▸ Set task: Quote exactly, and only, the lines of the material below from the line with "add_frame(finishes)" through the line with "obj.parent = rigid_bodies[body]".

□ □ □

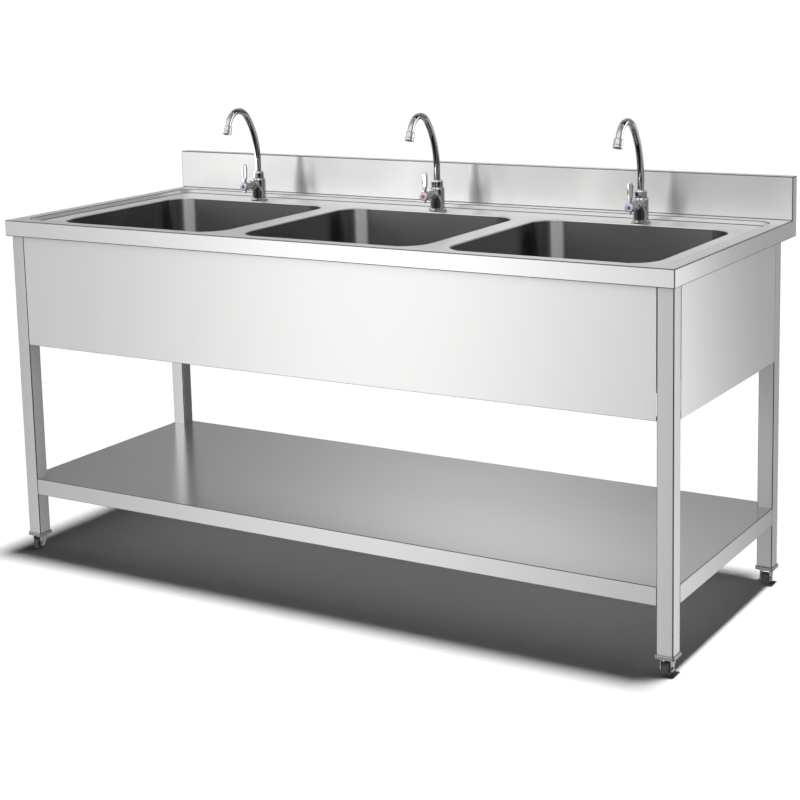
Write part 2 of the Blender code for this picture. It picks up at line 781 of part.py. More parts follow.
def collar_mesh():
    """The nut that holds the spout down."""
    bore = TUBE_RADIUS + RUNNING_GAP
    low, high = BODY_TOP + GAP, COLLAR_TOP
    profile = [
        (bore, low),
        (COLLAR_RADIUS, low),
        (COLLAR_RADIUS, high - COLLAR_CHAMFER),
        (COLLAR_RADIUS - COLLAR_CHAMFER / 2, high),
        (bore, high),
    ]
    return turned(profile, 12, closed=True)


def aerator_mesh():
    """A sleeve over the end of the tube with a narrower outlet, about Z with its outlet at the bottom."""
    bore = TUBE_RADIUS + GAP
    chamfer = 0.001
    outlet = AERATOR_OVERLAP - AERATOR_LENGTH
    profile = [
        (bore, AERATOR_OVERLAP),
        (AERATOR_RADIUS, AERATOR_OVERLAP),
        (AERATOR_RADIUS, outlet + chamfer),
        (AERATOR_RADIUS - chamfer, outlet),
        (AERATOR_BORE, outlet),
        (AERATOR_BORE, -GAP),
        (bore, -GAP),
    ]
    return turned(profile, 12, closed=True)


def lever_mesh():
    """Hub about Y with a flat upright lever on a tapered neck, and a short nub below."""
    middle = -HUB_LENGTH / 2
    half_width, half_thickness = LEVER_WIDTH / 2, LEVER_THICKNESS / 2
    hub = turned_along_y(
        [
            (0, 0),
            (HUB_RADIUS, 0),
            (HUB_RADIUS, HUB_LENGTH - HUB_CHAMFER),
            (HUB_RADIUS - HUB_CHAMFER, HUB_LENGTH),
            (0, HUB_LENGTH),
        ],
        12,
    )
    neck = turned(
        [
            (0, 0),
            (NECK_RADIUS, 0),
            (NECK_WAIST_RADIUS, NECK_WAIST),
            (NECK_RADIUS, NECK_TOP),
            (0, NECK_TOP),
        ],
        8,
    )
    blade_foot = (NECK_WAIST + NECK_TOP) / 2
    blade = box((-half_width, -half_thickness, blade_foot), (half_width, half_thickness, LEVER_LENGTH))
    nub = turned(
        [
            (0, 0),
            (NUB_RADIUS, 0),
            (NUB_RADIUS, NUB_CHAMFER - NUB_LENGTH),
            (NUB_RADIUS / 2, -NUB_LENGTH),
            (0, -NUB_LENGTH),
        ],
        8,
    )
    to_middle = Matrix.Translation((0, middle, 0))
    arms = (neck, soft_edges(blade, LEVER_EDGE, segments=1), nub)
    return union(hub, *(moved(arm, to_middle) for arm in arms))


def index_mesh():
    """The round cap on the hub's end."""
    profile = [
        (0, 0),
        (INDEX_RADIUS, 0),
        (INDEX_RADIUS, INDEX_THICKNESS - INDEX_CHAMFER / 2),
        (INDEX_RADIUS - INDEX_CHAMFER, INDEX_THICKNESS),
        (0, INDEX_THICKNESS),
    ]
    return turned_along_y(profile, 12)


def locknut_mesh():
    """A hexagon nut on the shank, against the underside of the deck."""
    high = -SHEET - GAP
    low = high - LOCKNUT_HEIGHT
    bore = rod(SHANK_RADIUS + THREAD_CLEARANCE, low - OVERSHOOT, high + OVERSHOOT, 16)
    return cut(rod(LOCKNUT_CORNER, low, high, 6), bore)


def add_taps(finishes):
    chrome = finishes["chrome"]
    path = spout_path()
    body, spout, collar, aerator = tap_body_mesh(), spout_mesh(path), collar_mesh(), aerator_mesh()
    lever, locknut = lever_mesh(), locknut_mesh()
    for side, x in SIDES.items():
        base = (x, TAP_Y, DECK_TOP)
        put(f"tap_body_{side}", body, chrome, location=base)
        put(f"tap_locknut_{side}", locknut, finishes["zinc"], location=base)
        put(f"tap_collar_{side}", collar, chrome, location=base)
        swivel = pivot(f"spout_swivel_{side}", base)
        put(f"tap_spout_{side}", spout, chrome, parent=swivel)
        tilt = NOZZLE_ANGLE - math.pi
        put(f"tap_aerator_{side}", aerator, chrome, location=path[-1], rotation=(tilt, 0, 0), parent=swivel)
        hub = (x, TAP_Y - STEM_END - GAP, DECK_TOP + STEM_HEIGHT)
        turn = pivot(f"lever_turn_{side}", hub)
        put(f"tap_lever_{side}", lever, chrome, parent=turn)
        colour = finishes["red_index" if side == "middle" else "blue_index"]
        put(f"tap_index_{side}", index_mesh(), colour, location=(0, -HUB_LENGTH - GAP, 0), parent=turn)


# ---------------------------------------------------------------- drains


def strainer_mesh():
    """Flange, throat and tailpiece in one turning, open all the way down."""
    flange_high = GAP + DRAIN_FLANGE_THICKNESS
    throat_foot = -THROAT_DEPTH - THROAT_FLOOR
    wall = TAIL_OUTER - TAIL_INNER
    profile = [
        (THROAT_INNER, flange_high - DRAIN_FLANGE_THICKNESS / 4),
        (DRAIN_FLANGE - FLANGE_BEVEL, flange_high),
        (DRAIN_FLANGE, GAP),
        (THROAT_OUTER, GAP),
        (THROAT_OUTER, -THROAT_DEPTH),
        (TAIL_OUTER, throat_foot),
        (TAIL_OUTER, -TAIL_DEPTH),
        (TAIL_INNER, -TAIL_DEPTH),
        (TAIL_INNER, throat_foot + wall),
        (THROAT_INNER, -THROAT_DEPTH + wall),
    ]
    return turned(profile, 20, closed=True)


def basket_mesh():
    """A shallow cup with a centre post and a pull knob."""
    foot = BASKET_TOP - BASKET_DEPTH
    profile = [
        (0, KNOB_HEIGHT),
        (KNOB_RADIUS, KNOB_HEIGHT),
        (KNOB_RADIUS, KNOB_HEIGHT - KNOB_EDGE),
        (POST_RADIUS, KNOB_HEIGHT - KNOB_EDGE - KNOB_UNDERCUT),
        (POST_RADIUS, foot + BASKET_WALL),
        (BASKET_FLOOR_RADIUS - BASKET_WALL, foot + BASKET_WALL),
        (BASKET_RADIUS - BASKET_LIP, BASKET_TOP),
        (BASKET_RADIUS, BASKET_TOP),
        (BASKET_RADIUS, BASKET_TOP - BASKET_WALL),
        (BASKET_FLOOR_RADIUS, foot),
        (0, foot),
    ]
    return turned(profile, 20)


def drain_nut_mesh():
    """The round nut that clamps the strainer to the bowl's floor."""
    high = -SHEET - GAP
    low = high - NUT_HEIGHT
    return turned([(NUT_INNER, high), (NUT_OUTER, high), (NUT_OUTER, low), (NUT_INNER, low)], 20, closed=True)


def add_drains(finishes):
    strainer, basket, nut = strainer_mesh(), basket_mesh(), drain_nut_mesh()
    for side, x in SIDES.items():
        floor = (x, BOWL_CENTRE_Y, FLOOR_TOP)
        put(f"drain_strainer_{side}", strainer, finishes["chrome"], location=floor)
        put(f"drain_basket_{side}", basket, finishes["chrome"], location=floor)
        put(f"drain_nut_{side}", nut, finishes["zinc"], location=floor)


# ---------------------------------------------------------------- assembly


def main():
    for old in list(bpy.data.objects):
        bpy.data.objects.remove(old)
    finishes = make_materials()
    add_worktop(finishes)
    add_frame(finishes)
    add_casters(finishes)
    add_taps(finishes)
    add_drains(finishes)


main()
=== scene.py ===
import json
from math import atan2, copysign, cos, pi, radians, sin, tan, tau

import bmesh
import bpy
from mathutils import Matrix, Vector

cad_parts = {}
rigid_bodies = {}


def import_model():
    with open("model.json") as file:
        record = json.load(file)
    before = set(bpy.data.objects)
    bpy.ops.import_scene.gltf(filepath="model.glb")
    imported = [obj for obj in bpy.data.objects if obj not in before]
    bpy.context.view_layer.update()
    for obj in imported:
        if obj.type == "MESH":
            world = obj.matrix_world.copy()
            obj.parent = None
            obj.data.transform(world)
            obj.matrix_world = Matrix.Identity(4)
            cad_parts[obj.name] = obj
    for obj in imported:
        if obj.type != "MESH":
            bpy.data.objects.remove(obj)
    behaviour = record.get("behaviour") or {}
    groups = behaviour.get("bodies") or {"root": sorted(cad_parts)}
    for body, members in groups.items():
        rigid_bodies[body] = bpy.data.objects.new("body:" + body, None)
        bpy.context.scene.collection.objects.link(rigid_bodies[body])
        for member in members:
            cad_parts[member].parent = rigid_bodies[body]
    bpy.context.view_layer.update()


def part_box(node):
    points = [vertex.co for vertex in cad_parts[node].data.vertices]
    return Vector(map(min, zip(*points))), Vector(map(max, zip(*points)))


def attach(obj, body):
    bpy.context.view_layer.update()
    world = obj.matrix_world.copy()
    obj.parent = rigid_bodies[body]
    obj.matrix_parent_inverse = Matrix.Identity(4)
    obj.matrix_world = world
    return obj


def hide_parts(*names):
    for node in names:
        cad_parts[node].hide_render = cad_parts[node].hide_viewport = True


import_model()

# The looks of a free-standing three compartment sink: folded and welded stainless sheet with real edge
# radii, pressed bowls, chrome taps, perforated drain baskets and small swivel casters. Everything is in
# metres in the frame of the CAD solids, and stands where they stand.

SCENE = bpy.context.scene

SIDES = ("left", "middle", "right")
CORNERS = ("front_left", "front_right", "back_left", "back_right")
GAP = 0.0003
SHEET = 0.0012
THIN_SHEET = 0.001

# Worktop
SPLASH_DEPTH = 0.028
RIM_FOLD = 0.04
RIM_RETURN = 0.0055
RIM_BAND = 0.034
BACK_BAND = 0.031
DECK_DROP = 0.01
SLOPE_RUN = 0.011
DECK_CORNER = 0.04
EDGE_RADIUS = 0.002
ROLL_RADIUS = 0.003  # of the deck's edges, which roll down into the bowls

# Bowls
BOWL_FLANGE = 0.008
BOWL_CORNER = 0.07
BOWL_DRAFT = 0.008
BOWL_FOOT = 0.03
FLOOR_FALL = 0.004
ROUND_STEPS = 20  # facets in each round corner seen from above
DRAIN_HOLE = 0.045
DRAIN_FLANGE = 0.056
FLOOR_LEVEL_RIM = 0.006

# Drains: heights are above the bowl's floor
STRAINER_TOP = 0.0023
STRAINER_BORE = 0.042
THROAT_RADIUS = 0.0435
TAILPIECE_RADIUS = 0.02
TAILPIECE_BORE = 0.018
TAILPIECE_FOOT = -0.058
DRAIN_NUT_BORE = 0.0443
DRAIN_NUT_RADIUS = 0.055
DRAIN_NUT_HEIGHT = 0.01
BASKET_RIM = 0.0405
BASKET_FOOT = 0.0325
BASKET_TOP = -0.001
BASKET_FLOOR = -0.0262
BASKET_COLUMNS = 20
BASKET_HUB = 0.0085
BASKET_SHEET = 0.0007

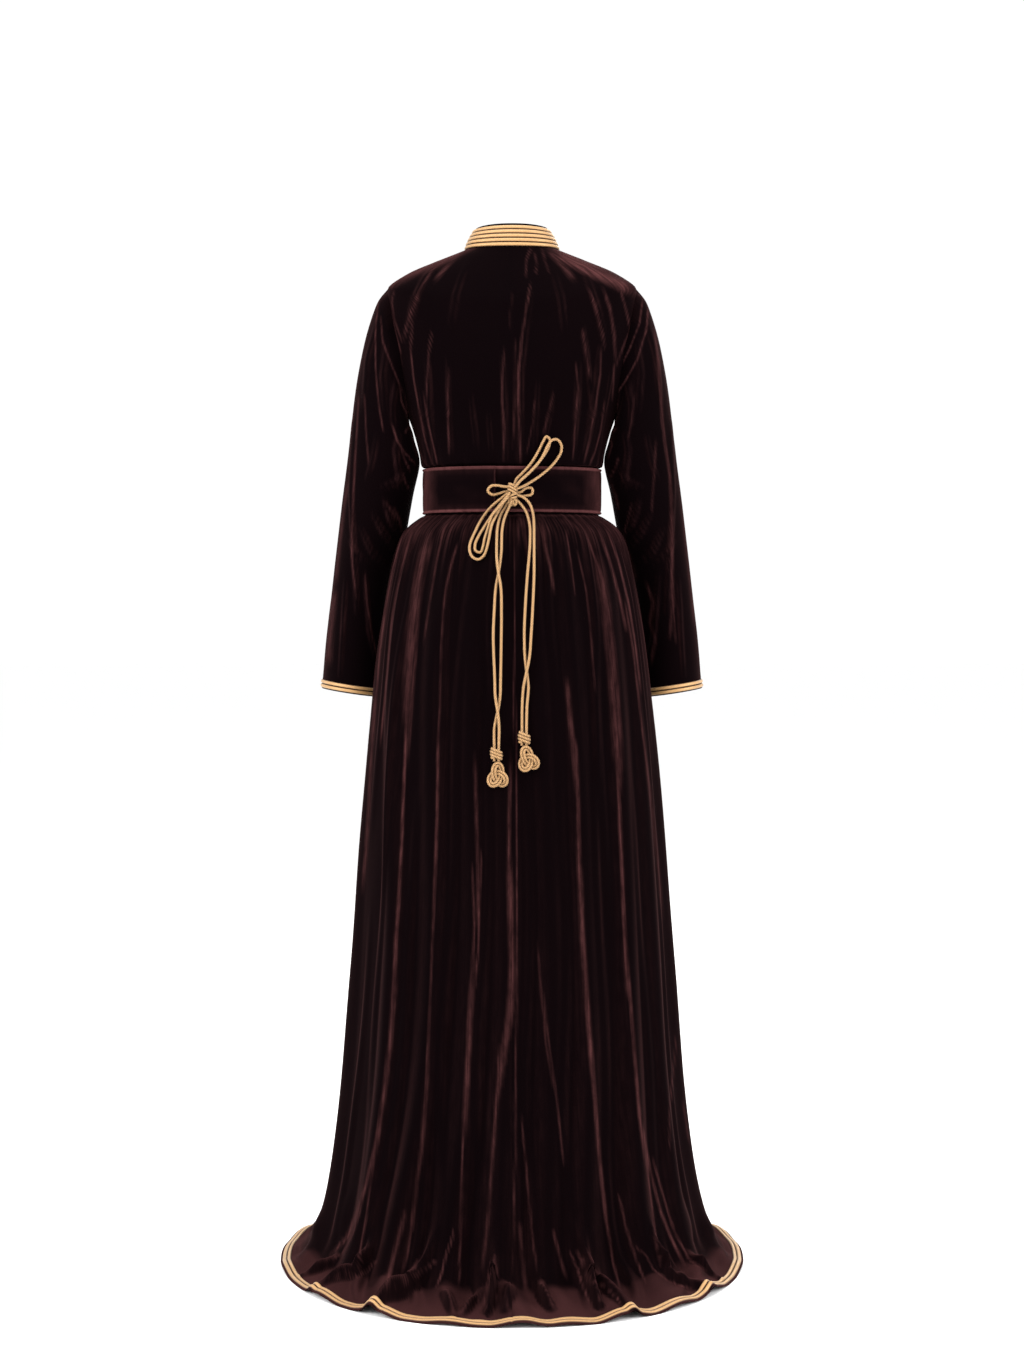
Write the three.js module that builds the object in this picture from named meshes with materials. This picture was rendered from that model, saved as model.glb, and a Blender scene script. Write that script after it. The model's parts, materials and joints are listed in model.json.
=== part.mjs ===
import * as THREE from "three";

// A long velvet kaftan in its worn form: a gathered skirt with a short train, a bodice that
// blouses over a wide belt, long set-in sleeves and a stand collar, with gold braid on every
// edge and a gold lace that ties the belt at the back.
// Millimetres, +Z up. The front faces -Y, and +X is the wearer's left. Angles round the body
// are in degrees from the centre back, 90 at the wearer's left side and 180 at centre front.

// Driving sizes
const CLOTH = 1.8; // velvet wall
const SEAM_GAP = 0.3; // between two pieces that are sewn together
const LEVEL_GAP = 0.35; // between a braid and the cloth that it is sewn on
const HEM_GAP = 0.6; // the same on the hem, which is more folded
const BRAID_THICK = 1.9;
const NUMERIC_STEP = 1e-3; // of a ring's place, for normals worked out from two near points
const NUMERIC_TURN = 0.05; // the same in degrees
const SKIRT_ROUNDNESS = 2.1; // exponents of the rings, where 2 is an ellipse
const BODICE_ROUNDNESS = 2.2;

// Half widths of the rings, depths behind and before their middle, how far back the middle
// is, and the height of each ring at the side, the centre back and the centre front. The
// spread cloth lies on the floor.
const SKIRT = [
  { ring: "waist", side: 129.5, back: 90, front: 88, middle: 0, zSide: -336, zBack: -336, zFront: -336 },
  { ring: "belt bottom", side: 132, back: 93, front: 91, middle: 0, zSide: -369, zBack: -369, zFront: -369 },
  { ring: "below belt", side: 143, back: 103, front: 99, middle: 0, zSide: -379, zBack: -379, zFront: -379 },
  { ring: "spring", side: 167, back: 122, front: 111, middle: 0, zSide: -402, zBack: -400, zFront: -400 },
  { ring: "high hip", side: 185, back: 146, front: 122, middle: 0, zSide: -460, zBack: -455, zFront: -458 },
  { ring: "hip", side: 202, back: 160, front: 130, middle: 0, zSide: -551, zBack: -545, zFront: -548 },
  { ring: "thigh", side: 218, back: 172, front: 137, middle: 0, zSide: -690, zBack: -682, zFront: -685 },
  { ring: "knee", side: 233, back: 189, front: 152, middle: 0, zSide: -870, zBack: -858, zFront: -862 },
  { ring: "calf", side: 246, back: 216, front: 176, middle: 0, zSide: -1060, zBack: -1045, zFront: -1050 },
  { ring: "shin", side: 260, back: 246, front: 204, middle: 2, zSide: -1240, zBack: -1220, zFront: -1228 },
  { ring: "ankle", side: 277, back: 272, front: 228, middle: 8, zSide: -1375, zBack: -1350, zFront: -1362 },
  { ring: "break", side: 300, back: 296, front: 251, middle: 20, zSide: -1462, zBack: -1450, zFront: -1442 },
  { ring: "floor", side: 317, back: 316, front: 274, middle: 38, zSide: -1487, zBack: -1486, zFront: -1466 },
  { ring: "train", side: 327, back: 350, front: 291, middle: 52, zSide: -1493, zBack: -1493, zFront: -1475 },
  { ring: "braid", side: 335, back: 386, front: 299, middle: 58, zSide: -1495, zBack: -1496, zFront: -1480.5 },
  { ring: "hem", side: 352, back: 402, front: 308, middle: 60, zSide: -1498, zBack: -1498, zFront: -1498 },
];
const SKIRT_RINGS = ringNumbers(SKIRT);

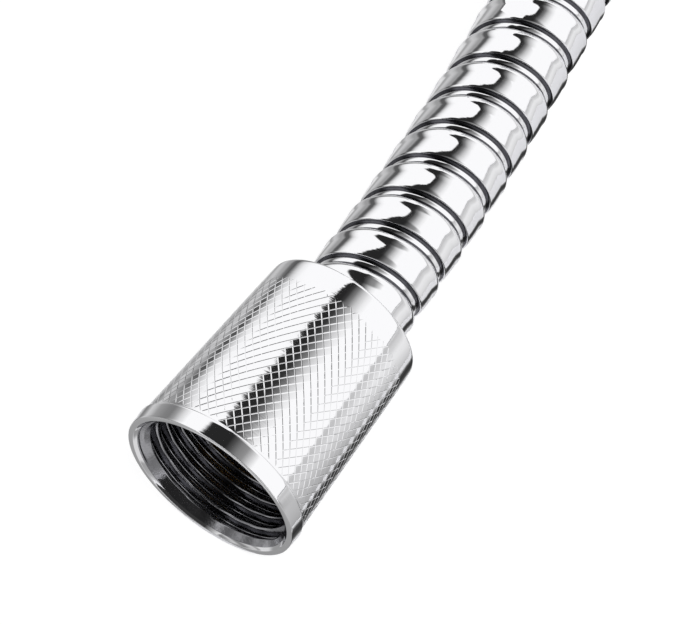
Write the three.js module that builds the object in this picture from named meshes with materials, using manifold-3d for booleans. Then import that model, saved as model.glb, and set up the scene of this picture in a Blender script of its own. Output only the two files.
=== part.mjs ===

□ □ □

▸ Finished exercise:
    add_frame(finishes)
    add_casters(finishes)
    add_taps(finishes)
    add_drains(finishes)


main()
=== scene.py ===
import json
from math import atan2, copysign, cos, pi, radians, sin, tan, tau

import bmesh
import bpy
from mathutils import Matrix, Vector

cad_parts = {}
rigid_bodies = {}


def import_model():
    with open("model.json") as file:
        record = json.load(file)
    before = set(bpy.data.objects)
    bpy.ops.import_scene.gltf(filepath="model.glb")
    imported = [obj for obj in bpy.data.objects if obj not in before]
    bpy.context.view_layer.update()
    for obj in imported:
        if obj.type == "MESH":
            world = obj.matrix_world.copy()
            obj.parent = None
            obj.data.transform(world)
            obj.matrix_world = Matrix.Identity(4)
            cad_parts[obj.name] = obj
    for obj in imported:
        if obj.type != "MESH":
            bpy.data.objects.remove(obj)
    behaviour = record.get("behaviour") or {}
    groups = behaviour.get("bodies") or {"root": sorted(cad_parts)}
    for body, members in groups.items():
        rigid_bodies[body] = bpy.data.objects.new("body:" + body, None)
        bpy.context.scene.collection.objects.link(rigid_bodies[body])
        for member in members:
            cad_parts[member].parent = rigid_bodies[body]
    bpy.context.view_layer.update()


def part_box(node):
    points = [vertex.co for vertex in cad_parts[node].data.vertices]
    return Vector(map(min, zip(*points))), Vector(map(max, zip(*points)))


def attach(obj, body):
    bpy.context.view_layer.update()
    world = obj.matrix_world.copy()
    obj.parent = rigid_bodies[body]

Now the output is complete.